I had a hard time focusing for the last three hours of the show Monday. Around 3:45 during a commercial break I opened an email from my kids’ school district about a missing child. This was about the same time it was being reported on our air by the news department. There was a link within the email to a media release by the Hunterdon County Prosecutor’s Office where they showed the 12 year old’s picture and her name.

My blood ran cold.

It was a name I heard said by my daughter many times. The missing girl was a friend of hers from school.

To have something like a massive search for a child in your own town, one involving police and detectives, K-9 units and SWAT, is creepy enough. To realize it’s a classmate of your daughter is unreal.

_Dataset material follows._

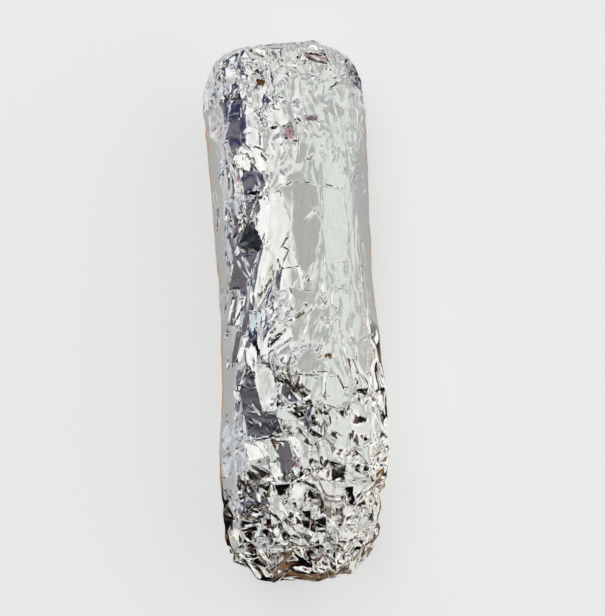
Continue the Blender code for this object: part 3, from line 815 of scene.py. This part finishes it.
    def outside(self, bm: bmesh.types.BMesh) -> list[bmesh.types.BMFace]:
        """The faces that the eye can see."""
        tag = bm.faces.layers.int["outer"]
        return [face for face in bm.faces if face[tag]]

    def round_way(self, s: float) -> Vector:
        """The direction outwards at an unrolled place."""
        return Vector((math.sin(s / self.girth_radius), 0.0, math.cos(s / self.girth_radius)))

    def outwards(self, point: Vector) -> Vector:
        """The direction outwards at a point."""
        return Vector((point.x, 0.0, point.z - self.middle_height * MM)).normalized()

    def tear_middle(self) -> Vector:
        """Where the tear is."""
        eye, ray = self.view.eye(), self.view.ray(self.tear)
        return eye + ray * ((self.tear_height * MM - eye.z) / ray.z)

    def clear(self, points: np.ndarray) -> np.ndarray:
        """Keeps folds off the tear.

        Args:
            points: Where to read it, one row each.

        Returns:
            0 at the tear's edge, up to 1 away from it.
        """
        middle = self.tear_middle()
        away = np.hypot(points[:, 0] - middle.x, points[:, 1] - middle.y)
        return ease(away, self.tear_clear[0] * MM, self.tear_clear[1] * MM)

    def round_tear(self, bm: bmesh.types.BMesh) -> None:
        """Opens the tear's ragged edge to nearly round.

        Args:
            bm: The jacket.
        """
        middle = self.tear_middle()
        radius = self.tear_radius * MM
        for vertex in bm.verts:
            off = Vector((vertex.co.x - middle.x, vertex.co.y - middle.y, 0.0))
            if vertex.co.z > self.middle_height * MM and 0 < off.length < radius:
                vertex.co += off.normalized() * (radius - off.length)

    def seen(self, skin: BVHTree, pixel: tuple[float, float]) -> Vector | None:
        """Finds the point of the foil that a pixel of the photograph shows."""
        return skin.ray_cast(self.view.eye(), self.view.ray(pixel))[0]

    def wrinkles(self, skin: BVHTree) -> list[tuple[list[Vector], Crease]]:
        """Draws the wrinkles of the fields.

        Args:
            skin: The foil's outside.

        Returns:
            The points that each runs through, and the crease, slightly bent, with ridges and valleys mixed.
        """
        rng = np.random.default_rng(self.seed)
        wrinkles = []
        for field in self.fields:
            for _ in range(field.count):
                middle = np.array(field.middle) + rng.uniform(-1, 1, 2) * field.reach
                heading = math.radians(field.heading + rng.uniform(-1, 1) * field.spread)
                half = 0.5 * field.length * rng.uniform(*self.lengths)
                along = np.array((math.sin(heading), math.cos(heading))) * half
                bend = np.array((along[1], -along[0])) * rng.uniform(-self.bend, self.bend)
                stops = []
                for s, y in (middle - along, middle + bend, middle + along):
                    start = Vector((0.0, y * MM, self.middle_height * MM))
                    way = self.round_way(s)
                    point = skin.ray_cast(start + way * (self.far * MM), -way)[0]
                    if point:
                        stops.append(point)
                fold = Fold.RIDGE if rng.uniform() < 0.5 else Fold.VALLEY
                width = field.width * rng.uniform(*self.widths)
                height = field.height * rng.uniform(*self.heights)
                if len(stops) == 3:
                    wrinkles.append((stops, Crease((), fold, width, height)))
        return wrinkles

    def cut(
        self, bm: bmesh.types.BMesh, faces: list[bmesh.types.BMFace], point: Vector, normal: Vector
    ) -> list[bmesh.types.BMFace]:
        """Cuts faces along a plane, so that a crease can run there.

        Args:
            bm: The jacket.
            faces: The faces.
            point: A point of the plane.
            normal: The plane's normal.

        Returns:
            The faces afterwards.
        """
        edges = {edge for face in faces for edge in face.edges}
        corners = {corner for face in faces for corner in face.verts}
        result = bmesh.ops.bisect_plane(
            bm, geom=[*faces, *edges, *corners], dist=self.snap * MM, plane_co=point, plane_no=normal
        )
        return [item for item in result["geom"] if isinstance(item, bmesh.types.BMFace)]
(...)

We live at a time when news travels fast and the negatives come hurling at his from all directions. A missing child. Or a fatal fire. Or a triple homicide. Whatever the tragedy we humans have a way of dealing with this so as to not go insane.

We disassociate.

Someone killed at 2 a.m.? Well I don’t go out late. A chemical leak? Didn’t happen in my town. Ten car pileup? I don’t drive 78. We human beings have made an art form of this.

When it’s your own town, and the child goes to your daughter’s school, and the staging area for the massive search effort is about a mile from your home, you finally have to face it that yes, these things can happen to your loved ones too. You can’t kid yourself any longer.

Parents of my older kids’ friends began texting me throughout the afternoon. I made an on-air plea for people to see the girl’s photo on our website and keep an eye out for her. One mom wrote me that she was so rattled she called the police to ask if they needed volunteers in the search effort. She was willing to walk fields with a flashlight, hand out flyers, anything. They told her no, it wasn’t quite at that point yet. I had even been thinking the same, to head over to the Dutch Country Farm Market where the staging area was set up after the show to see if I could help. After all, it’s my town, and I could only imagine what the girl’s parents were thinking, and this was someone my daughter knew.

Happily it ended well. Minutes before 7 p.m. we were able to make the announcement the Swetha Fernando had been found safe. Whatever went on with her this day will hopefully remain a mystery. I imagine every kid in school will want to ask her what happened. It’s none of our business. All that should be said to her is that we’re glad she’s okay and leave it at that.

This girl belongs only to one family. But many of us in Raritan Twp. got a small taste of fear and a cold shot of reality that we’re never as insulated and invulnerable as we’d like to pretend we are.